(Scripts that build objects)

- - - - -

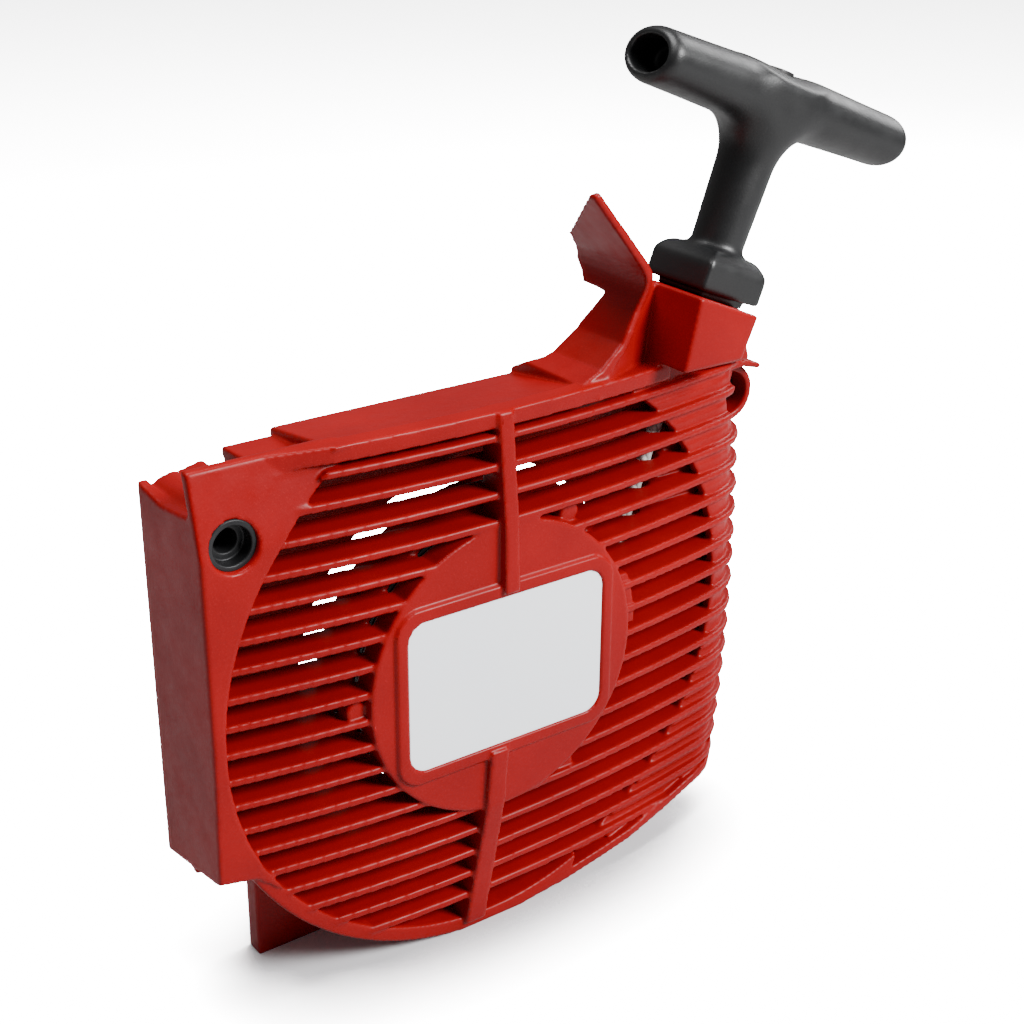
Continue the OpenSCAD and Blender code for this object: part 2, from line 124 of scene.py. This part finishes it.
# ---------------------------------------------------------------- node materials
class Mat:
    """A material and short calls that add nodes to it."""

    def __init__(self, name):
        self.mat = bpy.data.materials.new(name)
        self.mat.use_nodes = True
        self.tree = self.mat.node_tree
        self.bsdf = self.tree.nodes["Principled BSDF"]
        coords = self.node("ShaderNodeTexCoord")
        self.object = coords.outputs["Object"]

    def node(self, kind, **values):
        n = self.tree.nodes.new(kind)
        for key, value in values.items():
            if hasattr(n, key):
                setattr(n, key, value)
            else:
                n.inputs[key.replace("_", " ")].default_value = value
        return n

    def link(self, a, b):
        self.tree.links.new(a, b)

    def set(self, **values):
        for key, value in values.items():
            self.bsdf.inputs[key.replace("_", " ")].default_value = value

    def noise(self, scale, detail=2.0, rough=0.5, vector=None):
        n = self.node("ShaderNodeTexNoise", Scale=scale, Detail=detail, Roughness=rough)
        self.link(vector or self.object, n.inputs["Vector"])
        return n.outputs["Fac"]

    def math(self, operation, a, b=None):
        n = self.node("ShaderNodeMath", operation=operation)
        for i, v in enumerate((a, b)):
            if v is None:
                continue
            if isinstance(v, (int, float)):
                n.inputs[i].default_value = v
            else:
                self.link(v, n.inputs[i])
        return n.outputs[0]

    def map(self, value, low, high, to_low, to_high):
        n = self.node("ShaderNodeMapRange")
        n.inputs["From Min"].default_value = low
        n.inputs["From Max"].default_value = high
        n.inputs["To Min"].default_value = to_low
        n.inputs["To Max"].default_value = to_high
        self.link(value, n.inputs["Value"])
        return n.outputs["Result"]

    def mix(self, factor, a, b):
        n = self.node("ShaderNodeMix", data_type="RGBA")
        self.link(factor, n.inputs["Factor"])
        # a mix node's colour sockets are inputs 6 and 7 and output 2
        for i, v in ((6, a), (7, b)):
            if isinstance(v, tuple):
                n.inputs[i].default_value = (*v, 1)
            else:
                self.link(v, n.inputs[i])
        return n.outputs[2]

    def bump(self, height, strength, distance, normal=None):
        n = self.node("ShaderNodeBump", Strength=strength, Distance=distance)
        self.link(height, n.inputs["Height"])
        if normal is not None:
            self.link(normal, n.inputs["Normal"])
        return n.outputs["Normal"]

    def rounded(self, radius):
        """Normals rounded over an edge radius."""
        n = self.node("ShaderNodeBevel", samples=6, Radius=radius)
        return n.outputs["Normal"]

    def color(self, socket):
        self.link(socket, self.bsdf.inputs["Base Color"])

    def rough(self, socket):
        self.link(socket, self.bsdf.inputs["Roughness"])

    def normal(self, socket):
        self.link(socket, self.bsdf.inputs["Normal"])


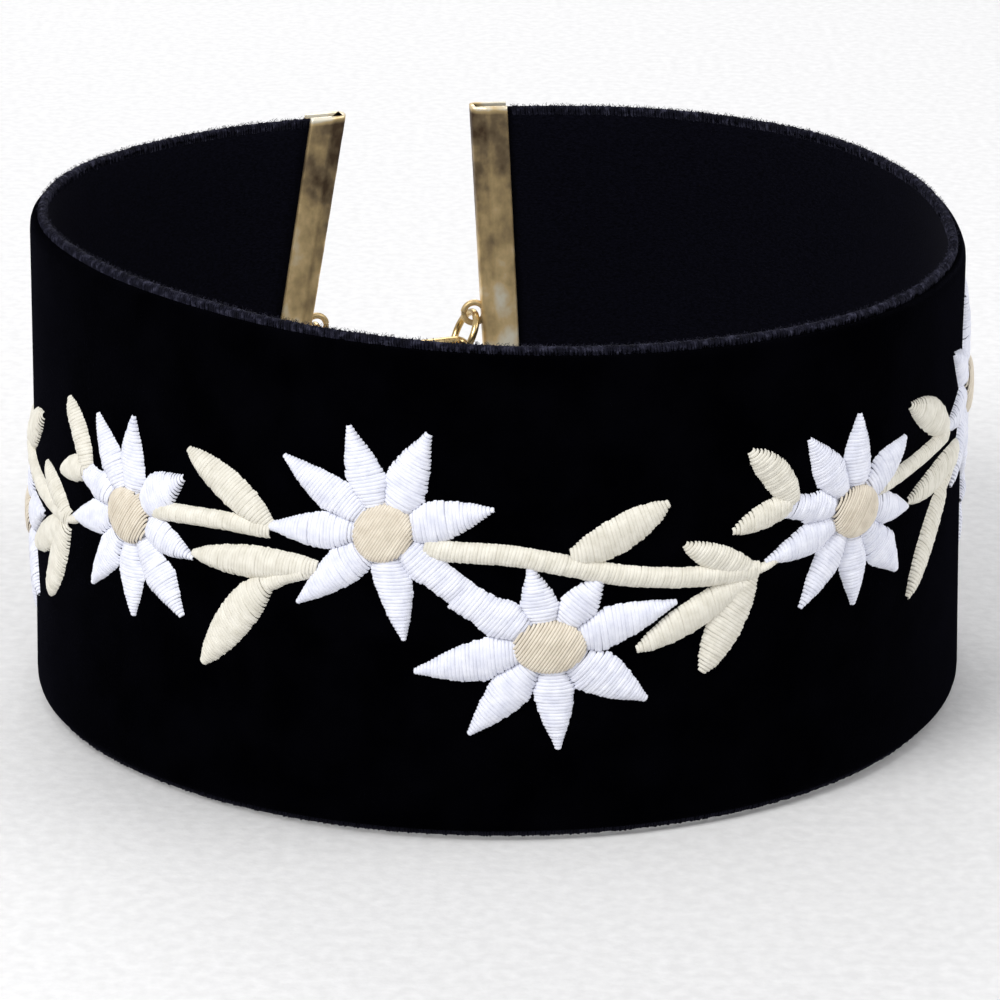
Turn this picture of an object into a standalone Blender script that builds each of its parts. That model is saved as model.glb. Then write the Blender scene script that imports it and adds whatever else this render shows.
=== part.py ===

- - - - -

Given request -> Write out the complete set of records exactly as given.

Result of this exercise ->
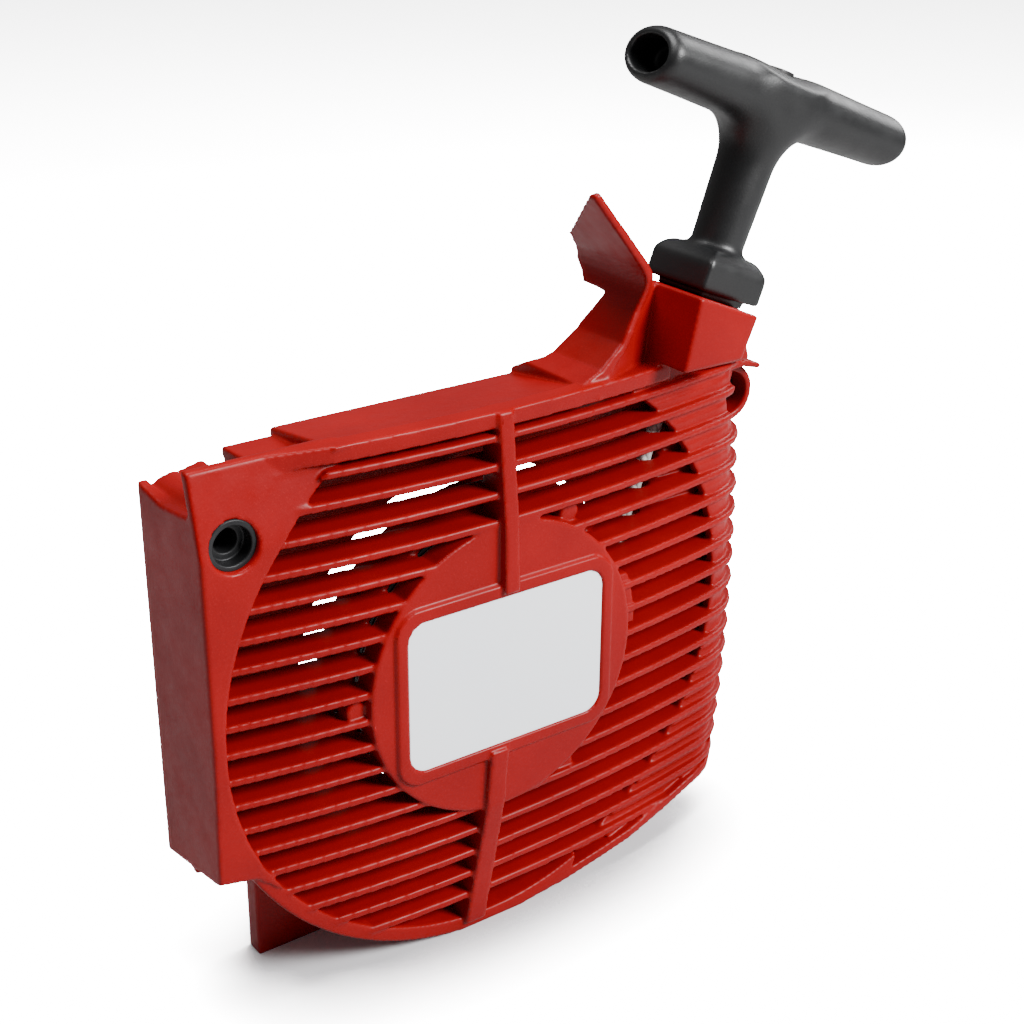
Continue the OpenSCAD and Blender code for this object: part 2, from line 124 of scene.py. This part finishes it.
# ---------------------------------------------------------------- node materials
class Mat:
    """A material and short calls that add nodes to it."""

    def __init__(self, name):
        self.mat = bpy.data.materials.new(name)
        self.mat.use_nodes = True
        self.tree = self.mat.node_tree
        self.bsdf = self.tree.nodes["Principled BSDF"]
        coords = self.node("ShaderNodeTexCoord")
        self.object = coords.outputs["Object"]

    def node(self, kind, **values):
        n = self.tree.nodes.new(kind)
        for key, value in values.items():
            if hasattr(n, key):
                setattr(n, key, value)
            else:
                n.inputs[key.replace("_", " ")].default_value = value
        return n

    def link(self, a, b):
        self.tree.links.new(a, b)

    def set(self, **values):
        for key, value in values.items():
            self.bsdf.inputs[key.replace("_", " ")].default_value = value

    def noise(self, scale, detail=2.0, rough=0.5, vector=None):
        n = self.node("ShaderNodeTexNoise", Scale=scale, Detail=detail, Roughness=rough)
        self.link(vector or self.object, n.inputs["Vector"])
        return n.outputs["Fac"]

    def math(self, operation, a, b=None):
        n = self.node("ShaderNodeMath", operation=operation)
        for i, v in enumerate((a, b)):
            if v is None:
                continue
            if isinstance(v, (int, float)):
                n.inputs[i].default_value = v
            else:
                self.link(v, n.inputs[i])
        return n.outputs[0]

    def map(self, value, low, high, to_low, to_high):
        n = self.node("ShaderNodeMapRange")
        n.inputs["From Min"].default_value = low
        n.inputs["From Max"].default_value = high
        n.inputs["To Min"].default_value = to_low
        n.inputs["To Max"].default_value = to_high
        self.link(value, n.inputs["Value"])
        return n.outputs["Result"]

    def mix(self, factor, a, b):
        n = self.node("ShaderNodeMix", data_type="RGBA")
        self.link(factor, n.inputs["Factor"])
        # a mix node's colour sockets are inputs 6 and 7 and output 2
        for i, v in ((6, a), (7, b)):
            if isinstance(v, tuple):
                n.inputs[i].default_value = (*v, 1)
            else:
                self.link(v, n.inputs[i])
        return n.outputs[2]

    def bump(self, height, strength, distance, normal=None):
        n = self.node("ShaderNodeBump", Strength=strength, Distance=distance)
        self.link(height, n.inputs["Height"])
        if normal is not None:
            self.link(normal, n.inputs["Normal"])
        return n.outputs["Normal"]

    def rounded(self, radius):
        """Normals rounded over an edge radius."""
        n = self.node("ShaderNodeBevel", samples=6, Radius=radius)
        return n.outputs["Normal"]

    def color(self, socket):
        self.link(socket, self.bsdf.inputs["Base Color"])

    def rough(self, socket):
        self.link(socket, self.bsdf.inputs["Roughness"])

    def normal(self, socket):
        self.link(socket, self.bsdf.inputs["Normal"])


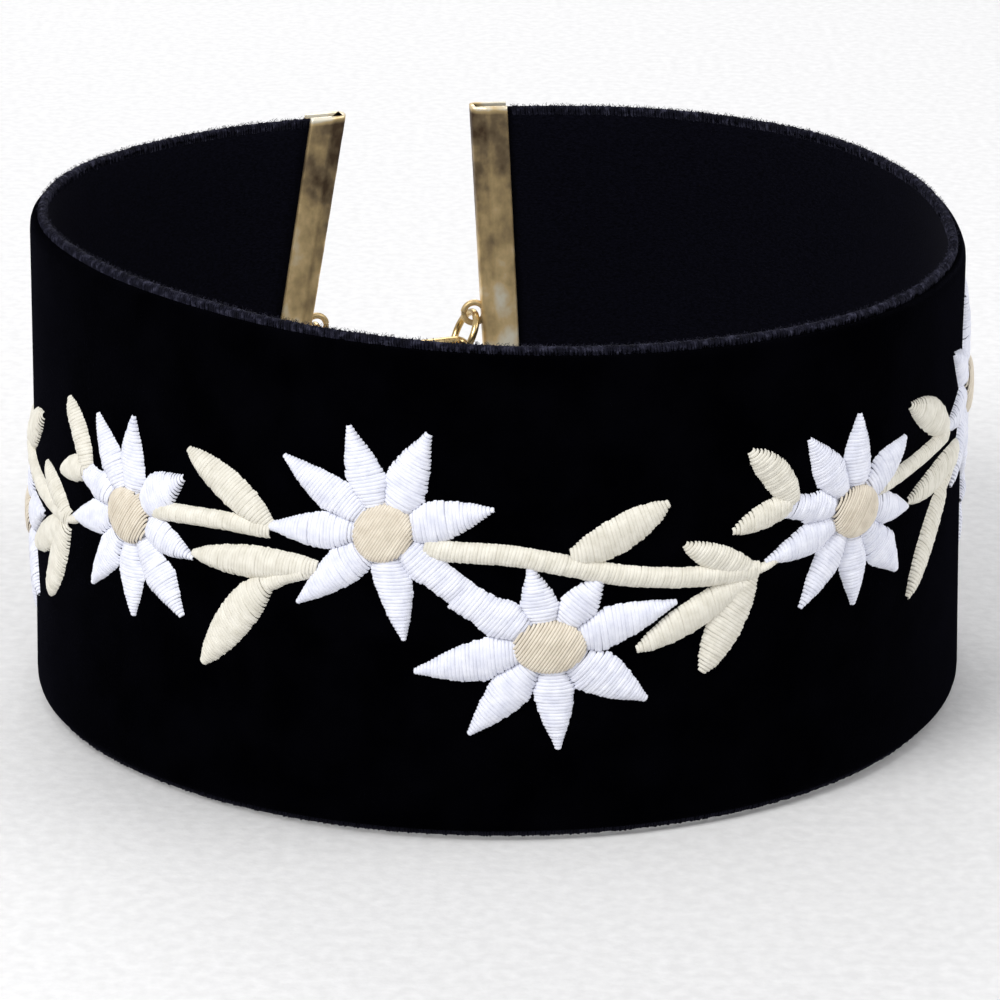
Turn this picture of an object into a standalone Blender script that builds each of its parts. That model is saved as model.glb. Then write the Blender scene script that imports it and adds whatever else this render shows.
=== part.py ===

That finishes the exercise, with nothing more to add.